▶ [WHAT YOU SHOULD DO]:
Starting at the top of the entries below, set down each line exactly as written, and stop after the line containing "return tube(ROTOR_R, SHAFT_R, STACK_FRONT".

▶ [ENTRIES]:

---*---

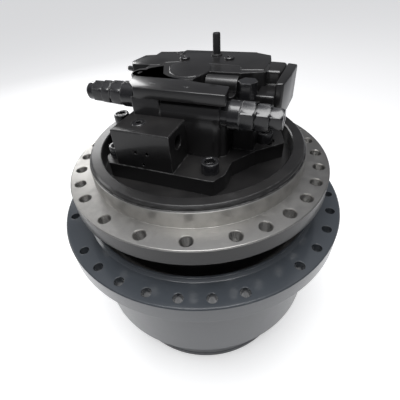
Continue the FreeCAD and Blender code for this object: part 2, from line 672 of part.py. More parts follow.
def friction_discs():
    """Brake discs with inner teeth that ride on the cylinder block."""
    discs = []
    notches = round_pattern(block(BLOCK_R, BLOCK_R + 5.5, -4.2, 4.2, BRAKE_BASE - 1, BRAKE_TOP + 1), 12)
    for i in range(BRAKE_DISCS):
        z = BRAKE_BASE + 2 * i * (BRAKE_DISC_T + BRAKE_GAP)
        discs.append(ring(BRAKE_OUTER_R, BLOCK_R + LOOSE, z, z + BRAKE_DISC_T).cut(notches))
    return discs


def brake_plates():
    """Steel plates between the brake discs, held by the casing."""
    plates = []
    for i in range(BRAKE_DISCS):
        z = BRAKE_BASE + (2 * i + 1) * (BRAKE_DISC_T + BRAKE_GAP)
        plates.append(ring(MOTOR_BORE_R - SEATED, BRAKE_INNER_R, z, z + BRAKE_DISC_T))
    return plates


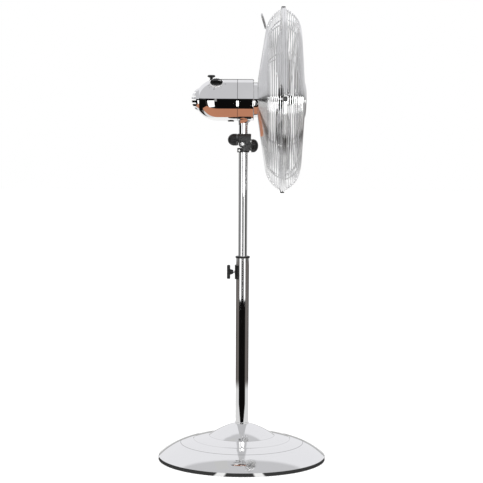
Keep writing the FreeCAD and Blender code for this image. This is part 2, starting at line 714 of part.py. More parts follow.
def windings():
    outline = [(0, ROTOR_R + 2), (WINDING_L - 2, ROTOR_R + 2), (WINDING_L, ROTOR_R + 4),
               (WINDING_L, STATOR_R - 5), (WINDING_L - 2, STATOR_R - 3), (0, STATOR_R - 3)]
    front = turned_x([(STACK_FRONT + SEAT + x, r) for x, r in outline])
    rear = turned_x([(STACK_REAR - SEAT - x, r) for x, r in outline])
    return [front, rear]


def motor_shaft():
    front = BLADE_X + HUB_L / 2 + SPINNER_L - 3
    return rod(SHAFT_R, front - SHAFT_REAR, Vector(SHAFT_REAR, 0, AXIS_Z), X)


def rotor_core():
    return tube(ROTOR_R, SHAFT_R, STACK_FRONT - STACK_REAR, Vector(STACK_REAR, 0, AXIS_Z), X)


# ---- worm gear ------------------------------------------------------------------
def worm():
    """One-start right-handed worm on the shaft, its thread in the wheel's gap beside it."""
    pitch = math.pi * GEAR_MODULE
    root = WORM_PITCH_R - TOOTH_DEPTH / 2 - 0.1
    tip = WORM_PITCH_R + TOOTH_DEPTH / 2 - 0.2
    turns = 3
    length = pitch * turns
    helix = Part.makeHelix(pitch, length, root)
    thick = pitch * 0.2
    a, b = Vector(root - 0.25, 0, -thick), Vector(tip, 0, -thick * 0.5)
    c, d = Vector(tip, 0, thick * 0.5), Vector(root - 0.25, 0, thick)
    section = Part.Wire(chain([a, b, c, d, a]))
    thread = Part.Wire(helix).makePipeShell([section], True, True)
    core = rod(root, WORM_L, Vector(0, 0, (length - WORM_L) / 2), Z)
    whole = core.fuse(thread).cut(rod(SHAFT_R, 2 * WORM_L, Vector(0, 0, -WORM_L / 2), Z))
    # the thread starts on +X; half a turn up it must face the wheel, at the worm's middle
    whole.translate(Z * (-length / 2))
    whole.rotate(O, Y, 90)
    whole.rotate(O, X, -90)
    whole.translate(Vector(WORM_X, 0, AXIS_Z))
    return whole


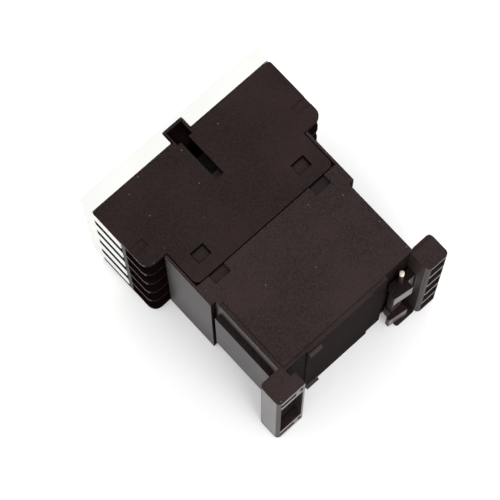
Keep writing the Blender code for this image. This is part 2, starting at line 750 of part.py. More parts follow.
def latch_rear_guide():
    """The depth of the face that guides the rear of the latch's tail."""
    return SEAT + RAIL_FLANGE_SLOT + GAP


def latch_space():
    """The channel of the rail latch, its tail's guide and its spring's pocket."""
    channel_front = SEAT - FOOT_ROOT + LATCH_CHANNEL_FLOOR / 2
    tail_half = LATCH_TAIL_WIDTH / 2 + GAP
    spring_half = LATCH_SPRING_DIAMETER / 2 + GAP
    spring_y = latch_spring_y()
    return [
        block(
            (LATCH_FOOT_INNER, LATCH_TIP + GAP),
            (channel_front, DEPTH + PAST),
            (-PAST, WIDTH + PAST),
        ),
        block(
            (LATCH_TAIL_END - LATCH_TRAVEL - GAP, LATCH_FOOT_INNER + PAST),
            (channel_front, latch_rear_guide()),
            (MID - tail_half, MID + tail_half),
        ),
        block(
            (latch_spring_end() - GAP, LATCH_FOOT_INNER),
            (spring_y - spring_half, spring_y + spring_half),
            (MID - spring_half, MID + spring_half),
        ),
    ]


def latch_spring_y():
    front = SEAT - FOOT_ROOT + LATCH_CHANNEL_FLOOR / 2
    return (front + latch_rear_guide()) / 2


def latch_spring_end():
    return LATCH_TAIL_END - GAP - LATCH_SPRING_LENGTH


def snap_bosses():
    """Bosses on the neck that the tongues' windows snap over."""
    bosses = []
    boss_y = (WINDOW_START + GAP, WINDOW_START + WINDOW_WIDTH - GAP)
    root = TONGUE_THICKNESS + GAP + TONGUE_SUPPORT / 2
    for side in SIDES.values():
        boss_x = (
            side * WINDOW_CENTRE - WINDOW_LENGTH / 2 + GAP,
            side * WINDOW_CENTRE + WINDOW_LENGTH / 2 - GAP,
        )
        bosses.append(block(boss_x, boss_y, (BOSS_DROP, root)))
        bosses.append(block(boss_x, boss_y, (WIDTH - root, WIDTH - BOSS_DROP)))
    return bosses


def spring_seats():
    """Ledges inside the base that the two return springs stand on."""
    seat_y = (SPRING_SEAT_FRONT, SPRING_SEAT_FRONT + SPRING_SEAT_THICKNESS)
    seat_x = (CORE_HALF + 2 * GAP, CAVITY_HALF + PAST)
    seat_z = (MID - CARRIER_WING_WIDTH / 2, MID + CARRIER_WING_WIDTH / 2)
    return [side_block(side, seat_x, seat_y, seat_z) for side in SIDES.values()]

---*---

▶ [SOLUTION TO THE EXERCISE]:
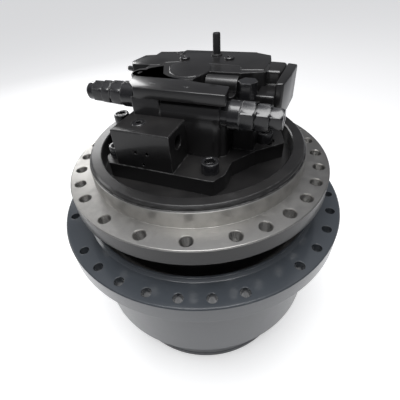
Continue the FreeCAD and Blender code for this object: part 2, from line 672 of part.py. More parts follow.
def friction_discs():
    """Brake discs with inner teeth that ride on the cylinder block."""
    discs = []
    notches = round_pattern(block(BLOCK_R, BLOCK_R + 5.5, -4.2, 4.2, BRAKE_BASE - 1, BRAKE_TOP + 1), 12)
    for i in range(BRAKE_DISCS):
        z = BRAKE_BASE + 2 * i * (BRAKE_DISC_T + BRAKE_GAP)
        discs.append(ring(BRAKE_OUTER_R, BLOCK_R + LOOSE, z, z + BRAKE_DISC_T).cut(notches))
    return discs


def brake_plates():
    """Steel plates between the brake discs, held by the casing."""
    plates = []
    for i in range(BRAKE_DISCS):
        z = BRAKE_BASE + (2 * i + 1) * (BRAKE_DISC_T + BRAKE_GAP)
        plates.append(ring(MOTOR_BORE_R - SEATED, BRAKE_INNER_R, z, z + BRAKE_DISC_T))
    return plates


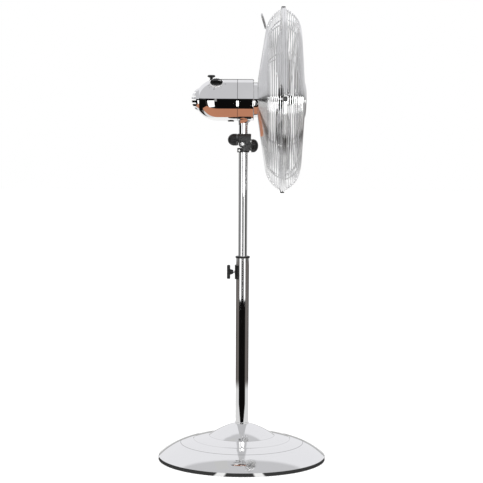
Keep writing the FreeCAD and Blender code for this image. This is part 2, starting at line 714 of part.py. More parts follow.
def windings():
    outline = [(0, ROTOR_R + 2), (WINDING_L - 2, ROTOR_R + 2), (WINDING_L, ROTOR_R + 4),
               (WINDING_L, STATOR_R - 5), (WINDING_L - 2, STATOR_R - 3), (0, STATOR_R - 3)]
    front = turned_x([(STACK_FRONT + SEAT + x, r) for x, r in outline])
    rear = turned_x([(STACK_REAR - SEAT - x, r) for x, r in outline])
    return [front, rear]


def motor_shaft():
    front = BLADE_X + HUB_L / 2 + SPINNER_L - 3
    return rod(SHAFT_R, front - SHAFT_REAR, Vector(SHAFT_REAR, 0, AXIS_Z), X)


def rotor_core():
    return tube(ROTOR_R, SHAFT_R, STACK_FRONT - STACK_REAR, Vector(STACK_REAR, 0, AXIS_Z), X)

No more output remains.